GOAL
Every line of the data that contains the string "solid" must be copied.

DATA SECTION
[start]

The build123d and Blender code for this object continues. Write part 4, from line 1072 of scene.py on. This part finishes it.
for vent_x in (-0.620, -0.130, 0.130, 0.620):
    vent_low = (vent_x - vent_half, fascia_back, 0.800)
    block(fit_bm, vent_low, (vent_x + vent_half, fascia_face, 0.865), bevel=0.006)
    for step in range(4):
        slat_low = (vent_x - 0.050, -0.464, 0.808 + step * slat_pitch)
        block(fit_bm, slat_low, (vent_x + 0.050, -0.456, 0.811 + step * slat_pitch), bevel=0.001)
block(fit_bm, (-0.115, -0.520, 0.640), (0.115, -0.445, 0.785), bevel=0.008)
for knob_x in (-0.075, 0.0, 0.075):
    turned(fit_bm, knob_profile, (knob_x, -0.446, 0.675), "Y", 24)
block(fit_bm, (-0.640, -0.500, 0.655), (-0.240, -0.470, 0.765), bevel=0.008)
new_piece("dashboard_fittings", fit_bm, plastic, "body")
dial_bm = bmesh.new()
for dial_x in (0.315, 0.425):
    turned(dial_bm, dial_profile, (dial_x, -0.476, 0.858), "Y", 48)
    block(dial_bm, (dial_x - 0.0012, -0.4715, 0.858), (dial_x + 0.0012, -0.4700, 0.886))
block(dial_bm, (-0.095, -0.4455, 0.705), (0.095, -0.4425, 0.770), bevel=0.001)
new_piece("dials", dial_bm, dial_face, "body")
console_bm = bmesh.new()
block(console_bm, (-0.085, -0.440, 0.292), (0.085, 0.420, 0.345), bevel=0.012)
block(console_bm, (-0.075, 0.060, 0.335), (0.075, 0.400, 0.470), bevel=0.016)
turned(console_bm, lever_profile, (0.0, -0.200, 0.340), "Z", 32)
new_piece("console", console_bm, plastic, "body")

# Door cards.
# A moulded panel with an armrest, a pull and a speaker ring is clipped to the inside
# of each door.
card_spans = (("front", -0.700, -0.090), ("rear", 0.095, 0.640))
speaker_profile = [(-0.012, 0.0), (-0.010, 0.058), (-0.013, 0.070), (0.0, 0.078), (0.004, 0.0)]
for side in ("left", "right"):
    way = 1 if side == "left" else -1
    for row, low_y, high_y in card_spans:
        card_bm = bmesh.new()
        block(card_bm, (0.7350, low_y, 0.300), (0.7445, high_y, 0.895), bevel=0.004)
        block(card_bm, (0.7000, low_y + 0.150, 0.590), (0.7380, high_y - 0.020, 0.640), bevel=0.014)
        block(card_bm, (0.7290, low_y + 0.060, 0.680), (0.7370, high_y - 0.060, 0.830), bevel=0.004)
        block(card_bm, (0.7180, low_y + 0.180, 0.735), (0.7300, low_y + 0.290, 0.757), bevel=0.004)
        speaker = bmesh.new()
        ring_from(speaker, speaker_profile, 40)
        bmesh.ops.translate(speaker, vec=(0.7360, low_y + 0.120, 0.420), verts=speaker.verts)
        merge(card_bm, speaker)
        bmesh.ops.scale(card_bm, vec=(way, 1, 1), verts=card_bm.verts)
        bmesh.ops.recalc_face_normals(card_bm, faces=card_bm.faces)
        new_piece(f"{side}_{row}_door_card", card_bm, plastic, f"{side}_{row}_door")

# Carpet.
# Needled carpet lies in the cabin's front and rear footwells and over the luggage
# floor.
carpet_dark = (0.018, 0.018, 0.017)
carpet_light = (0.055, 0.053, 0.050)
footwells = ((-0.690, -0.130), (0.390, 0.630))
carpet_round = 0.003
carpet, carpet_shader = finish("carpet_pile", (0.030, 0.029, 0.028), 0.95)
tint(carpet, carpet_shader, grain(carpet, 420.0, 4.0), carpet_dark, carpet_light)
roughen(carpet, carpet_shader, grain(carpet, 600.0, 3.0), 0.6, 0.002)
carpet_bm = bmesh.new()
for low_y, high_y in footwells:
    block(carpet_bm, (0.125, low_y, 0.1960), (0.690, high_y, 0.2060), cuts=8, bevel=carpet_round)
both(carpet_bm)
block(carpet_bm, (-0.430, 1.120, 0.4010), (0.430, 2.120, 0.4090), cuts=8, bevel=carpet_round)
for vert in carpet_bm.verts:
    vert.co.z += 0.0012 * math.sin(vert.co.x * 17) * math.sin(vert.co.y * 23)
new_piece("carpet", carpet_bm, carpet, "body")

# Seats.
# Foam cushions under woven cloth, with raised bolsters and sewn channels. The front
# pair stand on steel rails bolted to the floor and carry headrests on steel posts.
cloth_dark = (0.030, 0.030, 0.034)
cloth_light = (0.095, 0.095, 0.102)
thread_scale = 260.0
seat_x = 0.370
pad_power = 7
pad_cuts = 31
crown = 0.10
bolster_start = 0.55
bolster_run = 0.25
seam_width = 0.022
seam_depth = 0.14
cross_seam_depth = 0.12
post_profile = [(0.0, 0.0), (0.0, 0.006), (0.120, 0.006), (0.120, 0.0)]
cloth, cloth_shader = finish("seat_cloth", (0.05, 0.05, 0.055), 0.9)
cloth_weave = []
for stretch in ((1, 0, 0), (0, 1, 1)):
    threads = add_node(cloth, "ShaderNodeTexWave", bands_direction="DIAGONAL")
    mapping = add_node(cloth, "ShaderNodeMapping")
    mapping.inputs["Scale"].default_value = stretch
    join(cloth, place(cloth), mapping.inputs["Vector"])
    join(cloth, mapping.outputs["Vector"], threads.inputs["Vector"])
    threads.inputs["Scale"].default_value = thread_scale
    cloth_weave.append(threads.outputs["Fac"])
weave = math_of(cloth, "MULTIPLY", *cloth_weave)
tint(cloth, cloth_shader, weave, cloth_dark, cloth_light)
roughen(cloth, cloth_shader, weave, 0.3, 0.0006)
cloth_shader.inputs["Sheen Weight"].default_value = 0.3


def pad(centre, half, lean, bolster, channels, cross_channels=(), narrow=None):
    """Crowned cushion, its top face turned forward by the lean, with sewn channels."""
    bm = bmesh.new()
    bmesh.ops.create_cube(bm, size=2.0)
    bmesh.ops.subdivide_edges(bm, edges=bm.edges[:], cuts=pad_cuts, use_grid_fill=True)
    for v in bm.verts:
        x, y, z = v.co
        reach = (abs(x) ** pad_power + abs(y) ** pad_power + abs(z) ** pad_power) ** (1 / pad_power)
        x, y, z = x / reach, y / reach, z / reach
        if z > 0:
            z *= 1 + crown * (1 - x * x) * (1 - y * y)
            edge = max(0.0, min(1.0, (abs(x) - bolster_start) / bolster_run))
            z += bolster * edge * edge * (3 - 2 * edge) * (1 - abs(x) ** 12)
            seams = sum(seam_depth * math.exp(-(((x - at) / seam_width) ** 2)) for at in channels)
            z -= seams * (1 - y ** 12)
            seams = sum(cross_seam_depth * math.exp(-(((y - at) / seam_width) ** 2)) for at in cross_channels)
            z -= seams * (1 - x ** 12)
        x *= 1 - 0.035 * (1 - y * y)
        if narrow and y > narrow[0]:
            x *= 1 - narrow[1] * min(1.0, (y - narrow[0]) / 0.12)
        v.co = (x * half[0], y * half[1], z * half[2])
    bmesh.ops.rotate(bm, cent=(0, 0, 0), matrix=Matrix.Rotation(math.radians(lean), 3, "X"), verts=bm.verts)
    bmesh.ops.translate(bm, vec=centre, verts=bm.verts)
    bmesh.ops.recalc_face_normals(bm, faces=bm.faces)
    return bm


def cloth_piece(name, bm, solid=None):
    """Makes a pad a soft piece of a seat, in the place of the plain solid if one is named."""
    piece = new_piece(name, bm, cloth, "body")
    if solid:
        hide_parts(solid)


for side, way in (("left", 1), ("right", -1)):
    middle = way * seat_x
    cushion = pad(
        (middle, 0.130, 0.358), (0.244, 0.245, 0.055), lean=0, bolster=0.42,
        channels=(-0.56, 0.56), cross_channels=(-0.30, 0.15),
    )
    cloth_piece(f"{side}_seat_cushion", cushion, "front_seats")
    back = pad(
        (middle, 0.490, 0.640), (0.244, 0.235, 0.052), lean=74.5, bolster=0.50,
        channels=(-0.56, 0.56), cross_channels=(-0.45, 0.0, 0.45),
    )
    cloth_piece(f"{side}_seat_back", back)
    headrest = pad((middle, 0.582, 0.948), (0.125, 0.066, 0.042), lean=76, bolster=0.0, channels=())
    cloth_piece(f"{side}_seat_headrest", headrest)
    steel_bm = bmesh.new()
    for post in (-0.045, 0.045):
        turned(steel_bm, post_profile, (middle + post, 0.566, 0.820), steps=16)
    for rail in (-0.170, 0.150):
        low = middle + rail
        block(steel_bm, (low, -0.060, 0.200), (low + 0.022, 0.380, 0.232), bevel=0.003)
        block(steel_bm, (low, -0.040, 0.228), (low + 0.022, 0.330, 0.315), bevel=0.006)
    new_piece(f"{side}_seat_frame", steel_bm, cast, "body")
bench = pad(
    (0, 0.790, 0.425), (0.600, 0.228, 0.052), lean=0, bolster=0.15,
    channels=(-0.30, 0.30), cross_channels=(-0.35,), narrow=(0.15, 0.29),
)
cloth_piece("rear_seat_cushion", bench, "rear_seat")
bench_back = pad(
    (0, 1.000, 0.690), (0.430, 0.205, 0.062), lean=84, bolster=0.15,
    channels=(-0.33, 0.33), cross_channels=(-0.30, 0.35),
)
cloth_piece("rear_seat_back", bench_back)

[end]

SOLUTION
def cloth_piece(name, bm, solid=None):
    """Makes a pad a soft piece of a seat, in the place of the plain solid if one is named."""
    if solid:
        hide_parts(solid)